An interview with Ward 4 Councillor Andrew Veale.
Morris: Andrew, you’re councillor for Ward 4. That’s Woodville, right?
Veale: Well, includes Woodville, but also Little Britain, Argyle, Valentia, Oakwood, and parts of Seagrave. Ward 4 stretches from Lake Scugog north to past Palestine Road and from Simcoe Street to OpMar Road and several others on the east boundary. There are roughly 8,500 residents.
Morris: And this is your second term as a councillor?
Morris: Cushy job, eh? I mean, you show up for a couple of council meetings a month then cash your cheques?
Veale: More than a couple. In January, for example, we have four council meetings scheduled. The typical meeting is four or five hours, but the budget meetings can go all day. And we do have to prepare. Agenda packages can run to hundreds of pages — I’ve seen one that was almost 1,600 pages. We also need to be familiar with various documents, municipal bylaws and provincial legislation.
Morris: More work than I thought, but that’s it, right? The council meetings and some reading, and then you cash your cheques?
Veale: No, all councillors are also assigned to committees and boards. I’ll be on seven and all of them meet at least once a month and need to be prepared for.
Things come up, too, task forces for example. Just this morning the mayor phoned and asked me to join the Rural Zoning Bylaw Consolidation Steering Committee.
Morris: That sounds . . . kinda boring.
Veale: No, I’m looking forward to it. Right now there are 15 or 16 sets of bylaws — relics from pre-amalgamation days. If we can harmonize those it’ll make life simpler for the Planning Department and for anyone, say, building a house, addition or garage, putting up a fence, etc.
Morris: I can see you have lots of committee work. Good thing you have your evenings and weekends free!
Veale: Well, again, no. Groups want me to come to meetings to talk about issues, offer advice or fill them in on stuff happening in the city and I get calls from constituents who have problems, questions, or complaints about potholes or roads. If they don’t know who to call — maybe about renting a facility or they want to sever a property and aren’t sure of the process — they’ll phone me.

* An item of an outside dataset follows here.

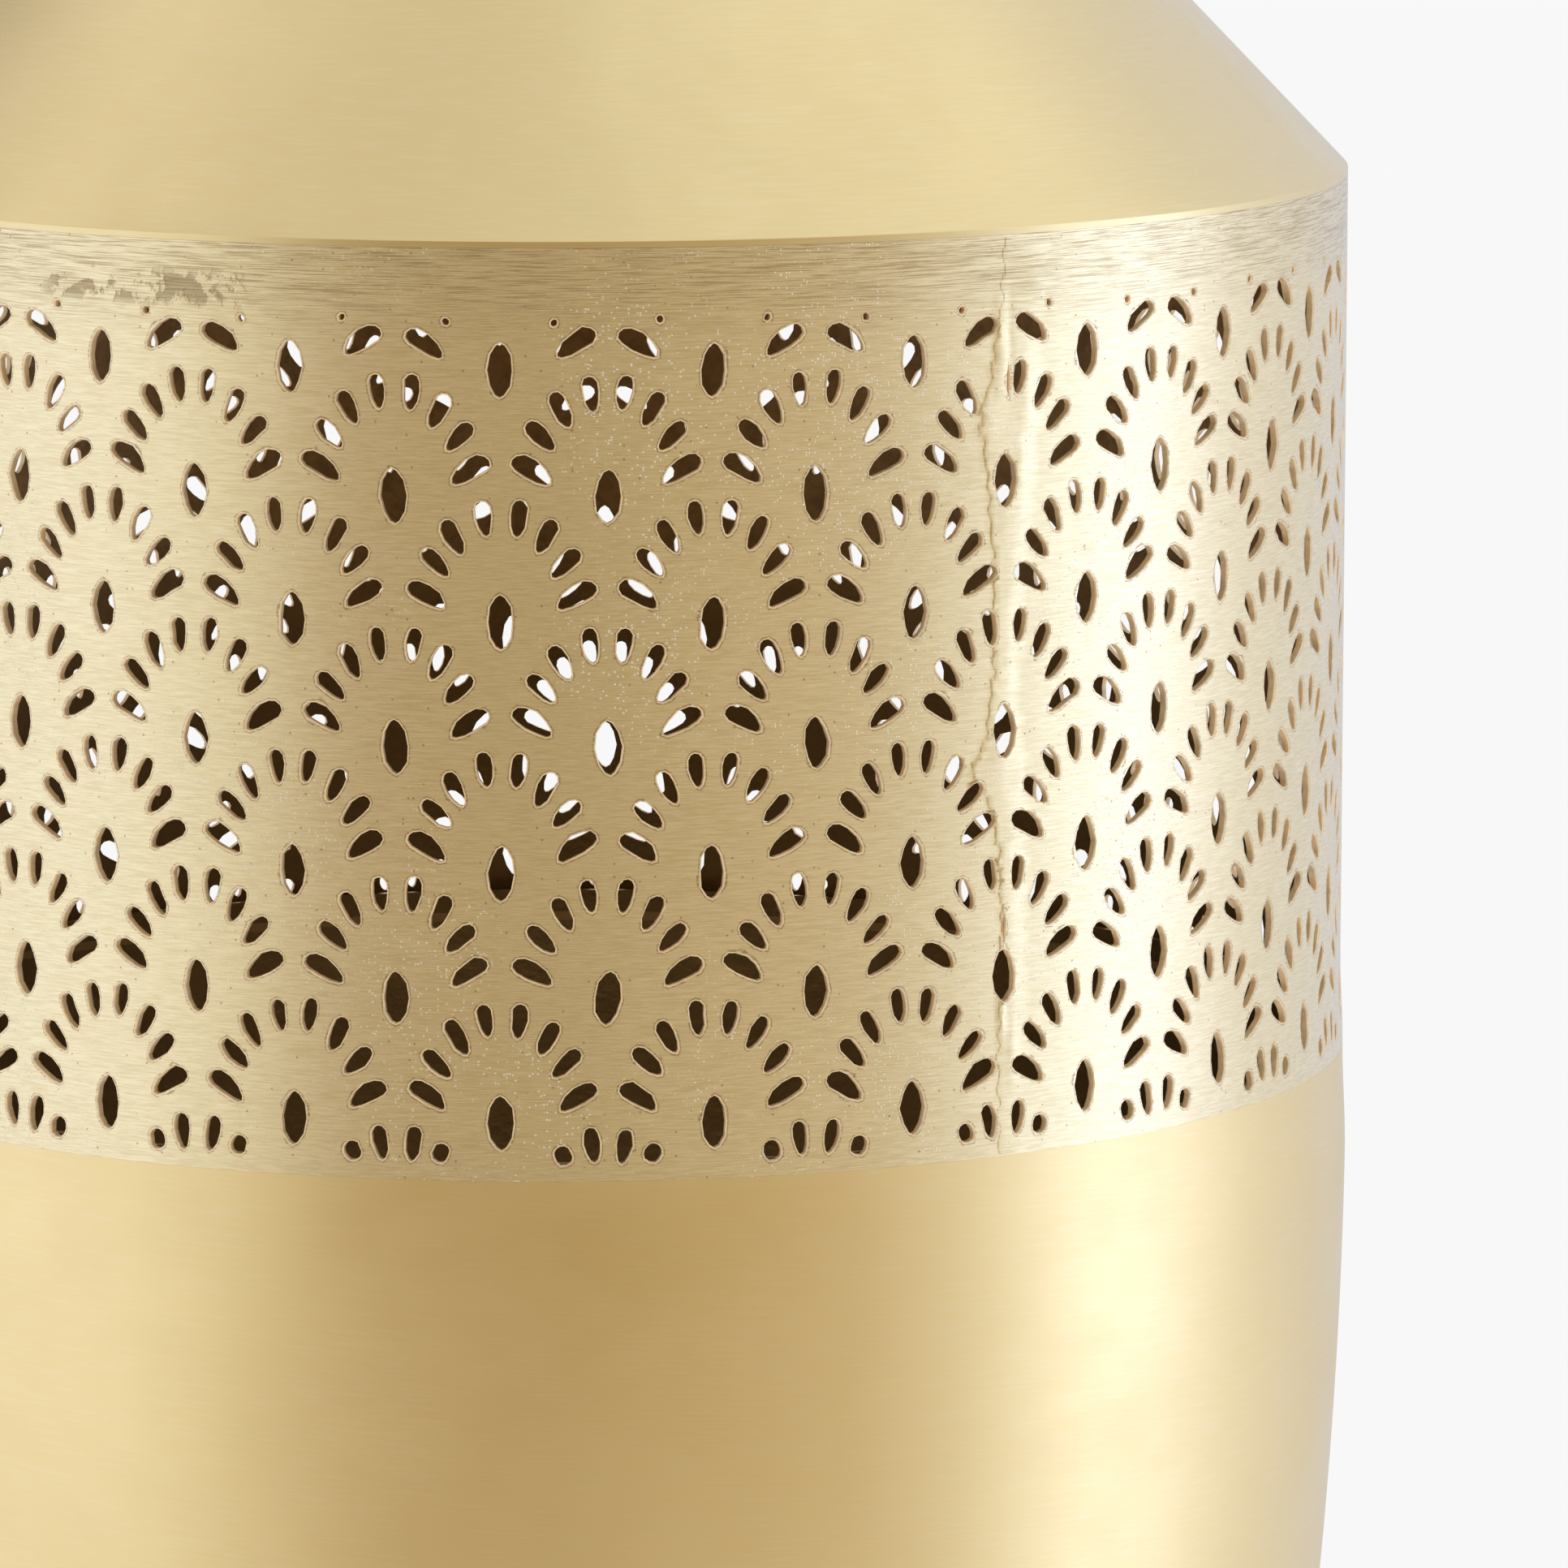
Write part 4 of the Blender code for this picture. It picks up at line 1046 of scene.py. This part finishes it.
def makeMouthHoop():
    radius, top, foot = extents("mouth_hoop")
    inner = radius - 2.2
    outline = rounded([(radius - 0.25, top), (radius, foot), (inner, foot), (inner, top)], 0.5)
    return turnedPiece("mouthHoop", outline, neckBrass, "lantern", ["mouth_hoop"], steps=160)


makeNeckCap()
makeNeckCollar()
makeNeckScrews()
makeHangingRing()
makeHangingEye()
makeCordBush()
makeCapWasher()
makeMouthHoop()
print("neck and hanging parts made")


# Lamp holder and bulb
holder = {"wall": 2.0, "lip": 15.0, "grips": 5, "gripPitch": 5.0, "dome": 9.0, "hub": 8.0}


def makeHolderShell():
    radius, top, foot = extents("holder_shell")
    wall, lip = holder["wall"], holder["lip"]
    grip = []
    for i in range(holder["grips"]):
        level = top - 4.0 - holder["gripPitch"] * i
        grip += [(radius, level), (radius - 0.5, level - 0.6), (radius - 0.5, level - 1.4),
                 (radius, level - 2.0)]
    outline = [(radius - 0.3, top), (radius, top - 0.3)] + grip
    outline += [(radius, foot + 1.4), (radius - 0.4, foot + 0.4), (radius - 1.4, foot), (lip + 0.4, foot),
                (lip, foot + 0.4), (lip, foot + wall), (radius - wall, foot + wall), (radius - wall, top)]
    return turnedPiece("holderShell", outline, phenolic, "lantern", ["holder_shell"],
                       steps=72)


def makeHolderCap():
    radius, top, foot = extents("holder_cap")
    wall, hole = holder["wall"], extents("threaded_tube")[0] + 0.15
    bend, hub = holder["dome"], holder["hub"]
    dome = curvePoints(radius - bend, top - 4.0 - bend, bend, 90, 0, 12)
    inner = curvePoints(radius - bend, top - 4.0 - bend, bend - wall, 0, 90, 8)
    outline = [(hole, top), (hub - 0.4, top), (hub, top - 0.4), (hub, top - 3.6), (hub + 0.4, top - 4.0)]
    outline += dome
    outline += [(radius, foot), (radius - wall, foot)] + inner + [(hole, top - 4.0 - wall)]
    return turnedPiece("holderCap", outline, phenolic, "lantern", ["holder_cap"], steps=72)


bulbShape = {"pitch": 3.62, "crest": 0.42, "capWall": 0.25, "glassWall": 0.9, "globeTop": 52}


def makeBulbCap():
    # Rolled screw thread, wound downwards, between a plain collar above and a skirt below.
    radius, top, foot = extents("bulb_cap")
    pitch, crest = bulbShape["pitch"], bulbShape["crest"]
    collarFoot, skirtTop = top - 0.8, foot + 3.2
    turns = (collarFoot - skirtTop) / pitch - 1.0
    bm = bmesh.new()
    wave = [(radius - crest + crest * cos(2 * pi * i / 10), collarFoot - pitch * i / 10) for i in range(11)]
    corners = [bm.verts.new((r * mm, 0.0, h * mm)) for r, h in wave]
    edges = [bm.edges.new(pair) for pair in zip(corners, corners[1:])]
    steps = int(40 * turns)
    bmesh.ops.spin(bm, geom=corners + edges, cent=(0, 0, 0), axis=(0, 0, 1), angle=-2 * pi * turns,
                   steps=steps, dvec=(0, 0, -pitch * turns / steps * mm), use_merge=False,
                   use_duplicate=False)
    bmesh.ops.remove_doubles(bm, verts=bm.verts[:], dist=0.00002)
    collar = [(radius - 2.2, top - 0.01), (radius - 1.4, top), (radius - 0.9, top - 0.5),
              (radius - 0.8, collarFoot - 0.6)]
    skirt = [(radius - 0.75, skirtTop + pitch * 0.9), (radius - 0.45, skirtTop - 0.2),
             (radius - 0.3, foot + 0.4), (radius - 0.6, foot), (radius - 1.2, foot),
             (radius - 1.2, skirtTop + 1.0)]
    for strip in (collar, skirt):
        spunRound(bm, [(r * mm, 0.0, h * mm) for r, h in strip], 40)
    bmesh.ops.recalc_face_normals(bm, faces=bm.faces[:])
    made = finishedPiece(bm, "bulbCap", contactBrass, "bulb", ["bulb_cap"], 50)
    thickness = made.modifiers.new("wall", "SOLIDIFY")
    thickness.thickness = bulbShape["capWall"] * mm
    thickness.offset = -1.0
    return made


def makeBulbGlass():
    radius, top, foot = extents("bulb_glass")
    wall = bulbShape["glassWall"]
    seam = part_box("bulb_cap")[0].z / mm
    neckRadius = extents("bulb_cap")[0] - 1.5
    centre = foot + radius
    globe = curvePoints(0.0, centre, radius, bulbShape["globeTop"], -90, 30)
    joinR, joinZ = globe[0]
    throat = [(neckRadius + (joinR - neckRadius) * eased(t) ** 1.3, seam - 0.6 + (joinZ - seam + 0.6) * t)
              for t in [i / 8 for i in range(8)]]
    outer = [(neckRadius, top)] + throat + globe
    inner = [(r - wall, h) for r, h in reversed(throat)]
    inside = curvePoints(0.0, centre, radius - wall, -90, bulbShape["globeTop"], 30)
    chain = inside + inner + [(neckRadius - wall, top)] + outer
    bm = bmesh.new()
    spunRound(bm, [(max(r, 0.0) * mm, 0.0, h * mm) for r, h in chain], 64)
    bmesh.ops.recalc_face_normals(bm, faces=bm.faces[:])
    return finishedPiece(bm, "bulbGlass", clearGlass, "bulb", ["bulb_glass"], 40)


makeHolderShell()
makeHolderCap()
makeBulbCap()
makeBulbGlass()
print("lamp holder and bulb made")


# Studio
studio = {
    "floorHeight": -0.95,
    "floorSize": 60.0,
    "floorColour": (0.80, 0.79, 0.785),
    "floorGlow": 0.297,
    "backdrop": 0.939,
    # direction round the lantern (0 towards the camera, + right) and light from there
    "level": (
        (-180, 0.72, 0.72, 0.74), (-165, 0.50, 0.45, 0.38), (-142, 0.48, 0.43, 0.36),
        (-120, 0.80, 0.80, 0.80), (-100, 1.03, 1.07, 1.14), (-84, 1.06, 1.12, 1.24),
        (-66, 1.06, 1.11, 1.20), (-52, 0.93, 0.94, 0.92), (-41, 0.74, 0.70, 0.60),
        (-33, 0.49, 0.40, 0.29), (-18, 0.46, 0.37, 0.24), (2, 0.44, 0.35, 0.215),
        (16, 0.52, 0.43, 0.29), (34, 0.58, 0.49, 0.355), (48, 0.66, 0.59, 0.48),
        (60, 0.86, 0.86, 0.86), (72, 1.15, 1.25, 1.46), (86, 1.50, 1.72, 2.28),
        (98, 1.46, 1.66, 2.25), (108, 1.03, 1.10, 1.28), (122, 0.86, 0.90, 1.00),
        (140, 0.77, 0.81, 0.94), (160, 0.72, 0.75, 0.86)),
    "above": (
        (-180, 0.72, 0.72, 0.74), (-135, 0.74, 0.73, 0.72), (-112, 0.98, 0.98, 0.97),
        (-88, 0.70, 0.68, 0.64), (-30, 0.76, 0.75, 0.71), (30, 0.84, 0.85, 0.83),
        (80, 0.92, 0.94, 0.93), (112, 1.06, 1.10, 1.12), (132, 0.82, 0.83, 0.86),
        (155, 0.72, 0.73, 0.78)),
    "below": (0.80, 0.79, 0.77),
    "lift": (12, 48),           # degrees up over which the light above takes over
    "dip": (-8, -52),
}


def makeWorld():
    world = bpy.data.worlds.new("studioLight")
    bpy.context.scene.world = world
    world.use_nodes = True
    tree = world.node_tree
    tree.nodes.clear()
    direction = addNode(tree, "ShaderNodeTexCoord").outputs["Generated"]
    x, y, z = addNode(tree, "ShaderNodeSeparateXYZ", {0: direction}).outputs
    turn = calc(tree, "ARCTAN2", x, calc(tree, "MULTIPLY", y, -1.0))
    share = calc(tree, "MULTIPLY_ADD", turn, 0.5 / pi, 0.5)
    rise = calc(tree, "ARCSINE", z)

    def band(stops):
        return colourRamp(tree, share, [((angle + 180) / 360, colour) for angle, *colour in stops])

    lifted = ranged(tree, rise, *(radians(angle) for angle in studio["lift"]))
    dipped = ranged(tree, rise, *(radians(angle) for angle in studio["dip"]))
    light = mixed(tree, lifted, band(studio["level"]), band(studio["above"]))
    light = mixed(tree, dipped, light, studio["below"])
    seen = addNode(tree, "ShaderNodeLightPath").outputs["Is Camera Ray"]
    plain = (studio["backdrop"],) * 3
    lamp = addNode(tree, "ShaderNodeBackground", {"Color": mixed(tree, seen, light, plain)})
    tree.links.new(lamp.outputs[0], addNode(tree, "ShaderNodeOutputWorld").inputs[0])


def makeFloor():
    bm = bmesh.new()
    bmesh.ops.create_grid(bm, x_segments=1, y_segments=1, size=studio["floorSize"] / 2)
    bmesh.ops.translate(bm, verts=bm.verts, vec=(0, 0, studio["floorHeight"]))
    mesh = bpy.data.meshes.new("studioFloor")
    bm.to_mesh(mesh)
    bm.free()
    made, _, shader = newMaterial("paleFloor", studio["floorColour"], 0.9, metallic=0.0)
    shader.inputs["Specular IOR Level"].default_value = 0.0
    shader.inputs["Emission Color"].default_value = (1.0, 1.0, 1.0, 1.0)
    shader.inputs["Emission Strength"].default_value = studio["floorGlow"]
    mesh.materials.append(made)
    floor = bpy.data.objects.new("studioFloor", mesh)
    bpy.context.scene.collection.objects.link(floor)
    floor.visible_glossy = False


view = {
    "place": (0.0, -1.396476, -0.052361),
    "pitch": 0.155724,
    "yaw": 0.0227864,
    "roll": 0.0011188,
    "lens": 231.09,
}


def makeCamera():
    data = bpy.data.cameras.new("studioCamera")
    data.lens = view["lens"]
    data.sensor_width = 36.0
    data.clip_end = 100.0
    camera = bpy.data.objects.new("studioCamera", data)
    bpy.context.scene.collection.objects.link(camera)
    turned = (Matrix.Rotation(-view["yaw"], 4, "Z") @ Matrix.Rotation(pi / 2 - view["pitch"], 4, "X")
              @ Matrix.Rotation(view["roll"], 4, "Z"))
    camera.matrix_world = Matrix.Translation(view["place"]) @ turned
    bpy.context.scene.camera = camera


makeWorld()
makeFloor()
makeCamera()
bpy.context.scene.view_settings.view_transform = "Standard"
print("studio made")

And, it’s not a job requirement but I think it’s important to promote and attend events in my ward. I’ve been to a few Santa Claus parades over the past couple of weeks.
Morris: Any idea how many hours you might put in on any given week?
Veale: No idea. I’ve never tracked it, but it varies. Some times are busier than others.
Morris: But you do have a day-job, right?
Veale: Yes, I’m general sales manager at Lindsay Kia and Lindsay Buick GMC.
Morris: How does that work?
Veale: Fortunately there’s flexibility in my work at the dealership. It’s important to be able to keep track of everything though and keep both separate.
Morris: Let’s say that in four years, when councillor positions open up, I want to apply. What’s the process?
Veale: I can tell you what was involved this year. Nominations closed at the end of July. There were four candidates in my ward. Signs were going up in early August and in early September I started knocking on doors in Oakwood, Little Britain, Valentia, Seagrave, Sonya, Manilla and Woodville. I also participated in all-candidates sessions.
Morris: And the campaign costs? Tax-deductible? Maybe you were reimbursed afterwards?
Veale: The candidate pays out of his or her pocket for anything not covered by campaign contributions he or she can raise.
Morris: My interest in the job is rapidly waning. Maybe I’ll look at a different line of work. Do you have a number for Jamie Schmale?